* Begin Data *

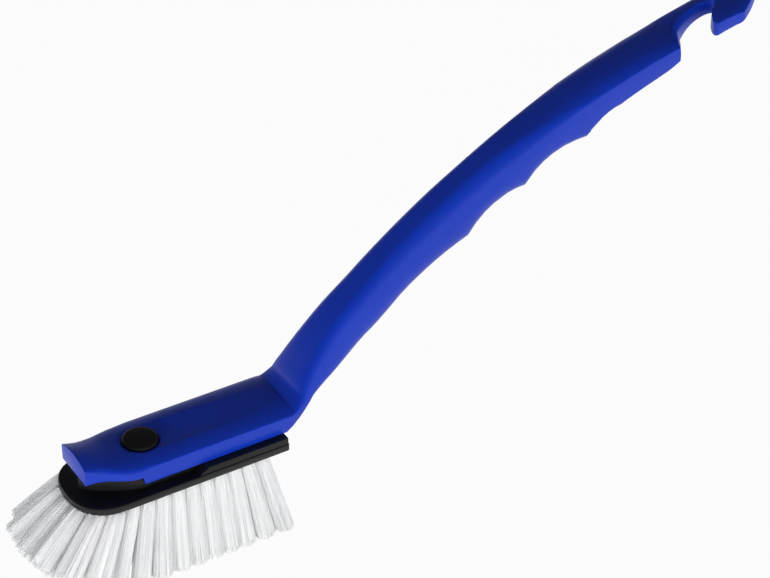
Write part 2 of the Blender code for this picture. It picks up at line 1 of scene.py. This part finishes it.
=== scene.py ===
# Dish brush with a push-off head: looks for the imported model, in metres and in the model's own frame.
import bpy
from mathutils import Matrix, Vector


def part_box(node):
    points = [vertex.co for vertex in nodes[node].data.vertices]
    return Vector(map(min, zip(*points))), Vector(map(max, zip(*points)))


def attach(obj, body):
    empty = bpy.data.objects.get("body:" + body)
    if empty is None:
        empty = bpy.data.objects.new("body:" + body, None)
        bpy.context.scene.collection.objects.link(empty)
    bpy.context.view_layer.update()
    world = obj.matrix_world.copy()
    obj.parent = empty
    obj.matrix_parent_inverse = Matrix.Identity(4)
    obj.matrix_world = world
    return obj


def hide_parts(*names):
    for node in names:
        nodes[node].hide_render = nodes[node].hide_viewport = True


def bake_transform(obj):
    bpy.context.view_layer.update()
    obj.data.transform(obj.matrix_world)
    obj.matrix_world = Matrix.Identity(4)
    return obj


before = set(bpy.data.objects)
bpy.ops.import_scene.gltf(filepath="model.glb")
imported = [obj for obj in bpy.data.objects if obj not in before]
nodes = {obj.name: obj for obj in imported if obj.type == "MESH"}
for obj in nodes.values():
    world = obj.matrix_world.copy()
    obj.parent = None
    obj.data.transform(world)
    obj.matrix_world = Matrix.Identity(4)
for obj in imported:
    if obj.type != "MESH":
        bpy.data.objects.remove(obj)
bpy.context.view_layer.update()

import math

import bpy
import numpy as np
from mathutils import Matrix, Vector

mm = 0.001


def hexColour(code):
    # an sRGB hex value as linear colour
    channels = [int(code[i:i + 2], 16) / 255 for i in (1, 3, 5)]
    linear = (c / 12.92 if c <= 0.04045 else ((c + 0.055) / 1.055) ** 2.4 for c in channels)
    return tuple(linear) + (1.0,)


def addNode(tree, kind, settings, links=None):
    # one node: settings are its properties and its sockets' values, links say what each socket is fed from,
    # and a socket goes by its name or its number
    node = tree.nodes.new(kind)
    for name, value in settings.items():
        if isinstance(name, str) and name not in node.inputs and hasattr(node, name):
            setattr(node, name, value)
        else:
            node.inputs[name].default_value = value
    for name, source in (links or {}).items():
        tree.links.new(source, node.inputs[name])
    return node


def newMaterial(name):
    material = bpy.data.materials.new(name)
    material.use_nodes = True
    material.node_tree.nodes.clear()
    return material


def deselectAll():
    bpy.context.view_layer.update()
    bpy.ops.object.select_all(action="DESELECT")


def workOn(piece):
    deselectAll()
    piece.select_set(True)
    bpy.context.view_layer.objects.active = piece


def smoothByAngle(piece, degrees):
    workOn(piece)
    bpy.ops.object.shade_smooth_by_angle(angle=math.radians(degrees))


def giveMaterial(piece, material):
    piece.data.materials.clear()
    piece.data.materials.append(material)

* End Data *

• [Task details]:
Write out the whole listing again, exactly as it stands.

• [The answer]:
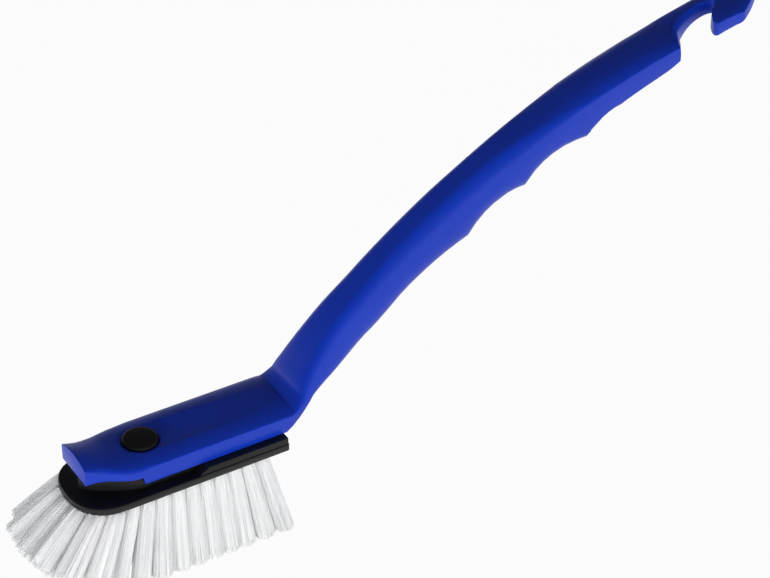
Write part 2 of the Blender code for this picture. It picks up at line 1 of scene.py. This part finishes it.
=== scene.py ===
# Dish brush with a push-off head: looks for the imported model, in metres and in the model's own frame.
import bpy
from mathutils import Matrix, Vector


def part_box(node):
    points = [vertex.co for vertex in nodes[node].data.vertices]
    return Vector(map(min, zip(*points))), Vector(map(max, zip(*points)))


def attach(obj, body):
    empty = bpy.data.objects.get("body:" + body)
    if empty is None:
        empty = bpy.data.objects.new("body:" + body, None)
        bpy.context.scene.collection.objects.link(empty)
    bpy.context.view_layer.update()
    world = obj.matrix_world.copy()
    obj.parent = empty
    obj.matrix_parent_inverse = Matrix.Identity(4)
    obj.matrix_world = world
    return obj


def hide_parts(*names):
    for node in names:
        nodes[node].hide_render = nodes[node].hide_viewport = True


def bake_transform(obj):
    bpy.context.view_layer.update()
    obj.data.transform(obj.matrix_world)
    obj.matrix_world = Matrix.Identity(4)
    return obj


before = set(bpy.data.objects)
bpy.ops.import_scene.gltf(filepath="model.glb")
imported = [obj for obj in bpy.data.objects if obj not in before]
nodes = {obj.name: obj for obj in imported if obj.type == "MESH"}
for obj in nodes.values():
    world = obj.matrix_world.copy()
    obj.parent = None
    obj.data.transform(world)
    obj.matrix_world = Matrix.Identity(4)
for obj in imported:
    if obj.type != "MESH":
        bpy.data.objects.remove(obj)
bpy.context.view_layer.update()

import math

import bpy
import numpy as np
from mathutils import Matrix, Vector

mm = 0.001


def hexColour(code):
    # an sRGB hex value as linear colour
    channels = [int(code[i:i + 2], 16) / 255 for i in (1, 3, 5)]
    linear = (c / 12.92 if c <= 0.04045 else ((c + 0.055) / 1.055) ** 2.4 for c in channels)
    return tuple(linear) + (1.0,)


def addNode(tree, kind, settings, links=None):
    # one node: settings are its properties and its sockets' values, links say what each socket is fed from,
    # and a socket goes by its name or its number
    node = tree.nodes.new(kind)
    for name, value in settings.items():
        if isinstance(name, str) and name not in node.inputs and hasattr(node, name):
            setattr(node, name, value)
        else:
            node.inputs[name].default_value = value
    for name, source in (links or {}).items():
        tree.links.new(source, node.inputs[name])
    return node


def newMaterial(name):
    material = bpy.data.materials.new(name)
    material.use_nodes = True
    material.node_tree.nodes.clear()
    return material


def deselectAll():
    bpy.context.view_layer.update()
    bpy.ops.object.select_all(action="DESELECT")


def workOn(piece):
    deselectAll()
    piece.select_set(True)
    bpy.context.view_layer.objects.active = piece


def smoothByAngle(piece, degrees):
    workOn(piece)
    bpy.ops.object.shade_smooth_by_angle(angle=math.radians(degrees))


def giveMaterial(piece, material):
    piece.data.materials.clear()
    piece.data.materials.append(material)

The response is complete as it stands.